## DATA SEGMENT
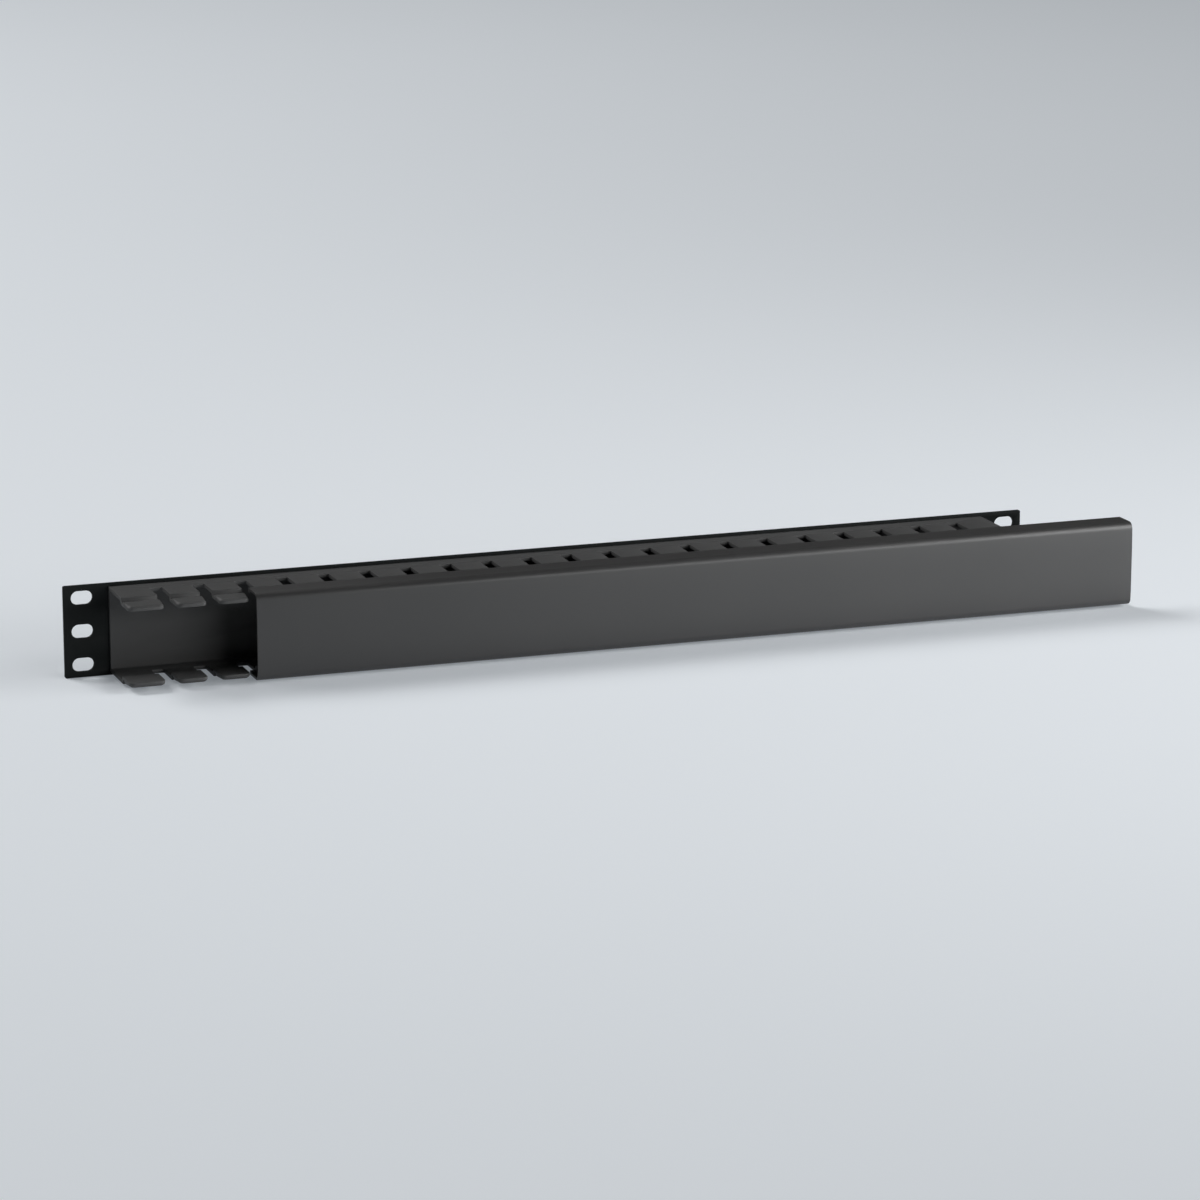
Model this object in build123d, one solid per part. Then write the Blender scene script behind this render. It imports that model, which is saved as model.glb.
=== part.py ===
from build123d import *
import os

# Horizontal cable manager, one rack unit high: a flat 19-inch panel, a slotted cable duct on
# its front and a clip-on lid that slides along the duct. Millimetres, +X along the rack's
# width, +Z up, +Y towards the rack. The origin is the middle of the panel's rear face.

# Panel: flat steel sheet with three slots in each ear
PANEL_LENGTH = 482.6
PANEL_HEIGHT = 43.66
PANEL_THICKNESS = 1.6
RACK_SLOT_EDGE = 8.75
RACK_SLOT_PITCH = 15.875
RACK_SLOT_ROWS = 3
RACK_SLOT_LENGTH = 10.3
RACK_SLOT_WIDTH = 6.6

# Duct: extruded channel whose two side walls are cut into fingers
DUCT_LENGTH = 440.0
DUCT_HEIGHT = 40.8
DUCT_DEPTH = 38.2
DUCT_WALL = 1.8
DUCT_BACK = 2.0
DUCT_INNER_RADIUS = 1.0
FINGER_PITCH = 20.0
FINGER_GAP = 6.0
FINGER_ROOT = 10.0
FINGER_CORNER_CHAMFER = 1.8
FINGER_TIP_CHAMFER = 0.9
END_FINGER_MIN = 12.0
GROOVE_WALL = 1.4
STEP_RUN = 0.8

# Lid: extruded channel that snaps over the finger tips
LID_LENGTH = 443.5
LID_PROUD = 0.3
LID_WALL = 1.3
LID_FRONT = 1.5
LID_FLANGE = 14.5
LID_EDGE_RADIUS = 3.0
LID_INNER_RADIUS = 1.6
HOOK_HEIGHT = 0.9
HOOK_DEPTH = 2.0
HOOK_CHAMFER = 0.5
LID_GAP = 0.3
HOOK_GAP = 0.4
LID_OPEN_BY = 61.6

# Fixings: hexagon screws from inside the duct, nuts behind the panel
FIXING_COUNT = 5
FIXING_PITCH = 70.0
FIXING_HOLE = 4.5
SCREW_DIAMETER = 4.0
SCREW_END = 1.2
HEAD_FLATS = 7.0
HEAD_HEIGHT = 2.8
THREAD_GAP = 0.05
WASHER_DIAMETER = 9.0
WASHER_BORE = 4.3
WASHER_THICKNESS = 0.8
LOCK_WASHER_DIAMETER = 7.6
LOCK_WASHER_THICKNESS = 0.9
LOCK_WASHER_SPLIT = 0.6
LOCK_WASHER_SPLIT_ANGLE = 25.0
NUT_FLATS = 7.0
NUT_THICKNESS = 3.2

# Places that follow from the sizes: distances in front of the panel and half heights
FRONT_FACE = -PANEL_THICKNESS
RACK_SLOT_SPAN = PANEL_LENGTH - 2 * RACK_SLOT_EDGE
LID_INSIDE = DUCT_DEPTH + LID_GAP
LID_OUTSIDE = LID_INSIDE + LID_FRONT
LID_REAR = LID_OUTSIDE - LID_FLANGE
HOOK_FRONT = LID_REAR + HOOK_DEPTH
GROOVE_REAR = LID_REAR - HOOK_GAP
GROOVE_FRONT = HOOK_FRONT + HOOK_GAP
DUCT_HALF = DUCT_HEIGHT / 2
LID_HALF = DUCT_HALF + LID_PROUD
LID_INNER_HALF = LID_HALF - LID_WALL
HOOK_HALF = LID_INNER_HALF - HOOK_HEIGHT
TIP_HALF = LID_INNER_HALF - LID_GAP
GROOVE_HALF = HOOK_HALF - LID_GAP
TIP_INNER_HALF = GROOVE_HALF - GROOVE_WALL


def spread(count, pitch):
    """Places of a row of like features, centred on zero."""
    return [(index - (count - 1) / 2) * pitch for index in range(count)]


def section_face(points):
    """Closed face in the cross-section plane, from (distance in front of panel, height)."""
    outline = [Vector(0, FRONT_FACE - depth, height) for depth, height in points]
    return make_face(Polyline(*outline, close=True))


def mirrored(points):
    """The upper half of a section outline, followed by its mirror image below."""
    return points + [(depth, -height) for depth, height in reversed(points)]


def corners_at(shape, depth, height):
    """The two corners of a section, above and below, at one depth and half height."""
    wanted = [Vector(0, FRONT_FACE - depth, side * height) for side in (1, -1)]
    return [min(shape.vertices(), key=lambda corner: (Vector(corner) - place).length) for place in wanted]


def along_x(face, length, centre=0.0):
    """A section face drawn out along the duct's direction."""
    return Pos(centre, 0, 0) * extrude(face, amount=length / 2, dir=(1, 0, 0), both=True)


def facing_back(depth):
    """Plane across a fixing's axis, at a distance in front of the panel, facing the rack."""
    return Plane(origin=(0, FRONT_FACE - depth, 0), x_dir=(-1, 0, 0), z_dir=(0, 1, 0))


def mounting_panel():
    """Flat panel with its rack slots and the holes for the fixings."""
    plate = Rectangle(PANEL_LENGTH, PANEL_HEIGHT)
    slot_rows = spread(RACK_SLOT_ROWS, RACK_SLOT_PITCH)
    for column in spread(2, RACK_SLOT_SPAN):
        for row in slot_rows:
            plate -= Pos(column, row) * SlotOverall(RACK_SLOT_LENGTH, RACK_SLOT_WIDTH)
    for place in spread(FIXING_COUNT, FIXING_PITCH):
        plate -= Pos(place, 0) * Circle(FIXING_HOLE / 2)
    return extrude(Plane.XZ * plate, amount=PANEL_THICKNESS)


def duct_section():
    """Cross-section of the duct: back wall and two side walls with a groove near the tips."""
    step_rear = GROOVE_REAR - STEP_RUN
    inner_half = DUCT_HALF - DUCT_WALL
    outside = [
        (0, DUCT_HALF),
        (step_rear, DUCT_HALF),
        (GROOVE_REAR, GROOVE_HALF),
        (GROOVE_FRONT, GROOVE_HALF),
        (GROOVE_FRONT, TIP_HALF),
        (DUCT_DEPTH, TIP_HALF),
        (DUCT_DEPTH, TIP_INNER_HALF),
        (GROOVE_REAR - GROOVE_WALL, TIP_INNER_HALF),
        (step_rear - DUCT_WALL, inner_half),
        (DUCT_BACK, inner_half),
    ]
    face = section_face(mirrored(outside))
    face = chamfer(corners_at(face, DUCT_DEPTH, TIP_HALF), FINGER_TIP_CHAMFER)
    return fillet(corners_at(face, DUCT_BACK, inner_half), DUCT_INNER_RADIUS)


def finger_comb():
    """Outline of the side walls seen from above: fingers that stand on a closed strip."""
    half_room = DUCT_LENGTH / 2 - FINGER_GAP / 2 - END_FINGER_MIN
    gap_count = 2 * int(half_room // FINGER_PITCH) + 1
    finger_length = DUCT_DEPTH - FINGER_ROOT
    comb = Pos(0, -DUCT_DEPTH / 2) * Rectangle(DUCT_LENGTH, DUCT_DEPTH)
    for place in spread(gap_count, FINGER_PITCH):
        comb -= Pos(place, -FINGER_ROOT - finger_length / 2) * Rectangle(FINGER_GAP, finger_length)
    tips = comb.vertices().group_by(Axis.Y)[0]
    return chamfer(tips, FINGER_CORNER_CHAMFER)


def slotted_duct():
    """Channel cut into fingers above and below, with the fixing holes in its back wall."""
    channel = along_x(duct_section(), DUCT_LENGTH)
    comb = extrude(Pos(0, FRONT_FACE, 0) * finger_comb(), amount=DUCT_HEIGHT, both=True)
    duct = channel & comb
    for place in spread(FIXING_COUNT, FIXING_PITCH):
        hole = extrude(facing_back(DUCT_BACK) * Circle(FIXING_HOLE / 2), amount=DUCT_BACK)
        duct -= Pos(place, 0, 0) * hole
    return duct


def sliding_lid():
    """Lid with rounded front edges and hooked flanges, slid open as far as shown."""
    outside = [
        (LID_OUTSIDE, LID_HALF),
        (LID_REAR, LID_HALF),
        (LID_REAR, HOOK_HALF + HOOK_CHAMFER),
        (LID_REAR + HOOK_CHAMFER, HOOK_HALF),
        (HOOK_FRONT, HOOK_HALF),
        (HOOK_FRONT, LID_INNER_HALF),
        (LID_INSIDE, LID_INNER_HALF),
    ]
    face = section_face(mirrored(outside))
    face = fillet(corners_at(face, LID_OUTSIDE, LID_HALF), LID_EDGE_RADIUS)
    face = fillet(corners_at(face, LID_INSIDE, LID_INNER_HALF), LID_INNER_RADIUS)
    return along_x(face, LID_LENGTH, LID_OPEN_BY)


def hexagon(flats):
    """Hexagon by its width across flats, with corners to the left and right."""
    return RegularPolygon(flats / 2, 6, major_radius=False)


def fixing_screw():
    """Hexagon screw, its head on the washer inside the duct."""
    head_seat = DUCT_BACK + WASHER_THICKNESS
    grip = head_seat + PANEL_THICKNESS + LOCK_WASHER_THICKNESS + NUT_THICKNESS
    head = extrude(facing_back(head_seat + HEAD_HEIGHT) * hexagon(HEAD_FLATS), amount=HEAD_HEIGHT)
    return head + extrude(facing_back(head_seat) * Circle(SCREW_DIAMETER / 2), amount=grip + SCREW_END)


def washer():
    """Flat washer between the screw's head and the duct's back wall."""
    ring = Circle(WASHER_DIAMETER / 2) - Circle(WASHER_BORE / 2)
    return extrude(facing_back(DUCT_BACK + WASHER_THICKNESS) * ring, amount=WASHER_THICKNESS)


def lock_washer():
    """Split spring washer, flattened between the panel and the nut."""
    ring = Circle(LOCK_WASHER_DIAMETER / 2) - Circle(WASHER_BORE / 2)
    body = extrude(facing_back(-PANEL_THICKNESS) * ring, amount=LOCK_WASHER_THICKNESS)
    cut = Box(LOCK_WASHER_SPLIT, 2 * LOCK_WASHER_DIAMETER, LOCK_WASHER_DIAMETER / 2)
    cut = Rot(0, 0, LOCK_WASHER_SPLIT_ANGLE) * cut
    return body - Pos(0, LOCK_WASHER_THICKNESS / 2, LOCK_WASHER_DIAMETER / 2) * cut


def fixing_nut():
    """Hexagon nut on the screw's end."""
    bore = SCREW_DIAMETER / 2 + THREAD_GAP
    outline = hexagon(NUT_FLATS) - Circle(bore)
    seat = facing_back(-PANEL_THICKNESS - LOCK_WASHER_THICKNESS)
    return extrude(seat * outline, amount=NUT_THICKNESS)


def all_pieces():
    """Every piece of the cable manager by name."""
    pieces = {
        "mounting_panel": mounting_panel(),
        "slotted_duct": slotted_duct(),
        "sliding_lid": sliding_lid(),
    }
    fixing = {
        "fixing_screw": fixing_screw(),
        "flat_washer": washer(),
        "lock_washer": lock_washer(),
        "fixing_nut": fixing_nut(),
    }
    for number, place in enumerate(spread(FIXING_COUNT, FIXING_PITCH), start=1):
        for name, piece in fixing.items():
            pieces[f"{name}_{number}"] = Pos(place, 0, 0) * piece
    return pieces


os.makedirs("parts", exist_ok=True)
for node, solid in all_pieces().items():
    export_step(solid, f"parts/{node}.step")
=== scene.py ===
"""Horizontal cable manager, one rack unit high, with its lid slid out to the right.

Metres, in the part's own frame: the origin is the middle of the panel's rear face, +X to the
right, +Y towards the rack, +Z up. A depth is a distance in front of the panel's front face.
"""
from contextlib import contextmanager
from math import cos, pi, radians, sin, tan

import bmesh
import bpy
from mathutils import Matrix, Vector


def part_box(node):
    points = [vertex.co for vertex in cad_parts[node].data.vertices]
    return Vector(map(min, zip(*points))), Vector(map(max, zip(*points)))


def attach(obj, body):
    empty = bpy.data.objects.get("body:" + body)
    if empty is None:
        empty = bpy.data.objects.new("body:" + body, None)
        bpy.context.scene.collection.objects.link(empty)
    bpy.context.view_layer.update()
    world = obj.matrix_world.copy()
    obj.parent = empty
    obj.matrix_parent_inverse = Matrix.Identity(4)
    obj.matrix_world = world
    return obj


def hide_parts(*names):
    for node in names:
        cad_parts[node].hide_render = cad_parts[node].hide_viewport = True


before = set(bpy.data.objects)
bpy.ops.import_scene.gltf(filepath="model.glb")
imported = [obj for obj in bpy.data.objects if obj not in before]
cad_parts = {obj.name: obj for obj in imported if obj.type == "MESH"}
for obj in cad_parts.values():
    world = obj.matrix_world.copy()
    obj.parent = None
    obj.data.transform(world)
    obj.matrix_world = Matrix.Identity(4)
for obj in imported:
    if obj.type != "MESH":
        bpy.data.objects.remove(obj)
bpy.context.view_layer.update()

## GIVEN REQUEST
Nothing beyond the required lines should be retyped: start with the line that contains "return pieces" and finish with the line that contains "obj.matrix_world = world".

## FULL RESPONSE
    return pieces


os.makedirs("parts", exist_ok=True)
for node, solid in all_pieces().items():
    export_step(solid, f"parts/{node}.step")
=== scene.py ===
"""Horizontal cable manager, one rack unit high, with its lid slid out to the right.

Metres, in the part's own frame: the origin is the middle of the panel's rear face, +X to the
right, +Y towards the rack, +Z up. A depth is a distance in front of the panel's front face.
"""
from contextlib import contextmanager
from math import cos, pi, radians, sin, tan

import bmesh
import bpy
from mathutils import Matrix, Vector


def part_box(node):
    points = [vertex.co for vertex in cad_parts[node].data.vertices]
    return Vector(map(min, zip(*points))), Vector(map(max, zip(*points)))


def attach(obj, body):
    empty = bpy.data.objects.get("body:" + body)
    if empty is None:
        empty = bpy.data.objects.new("body:" + body, None)
        bpy.context.scene.collection.objects.link(empty)
    bpy.context.view_layer.update()
    world = obj.matrix_world.copy()
    obj.parent = empty
    obj.matrix_parent_inverse = Matrix.Identity(4)
    obj.matrix_world = world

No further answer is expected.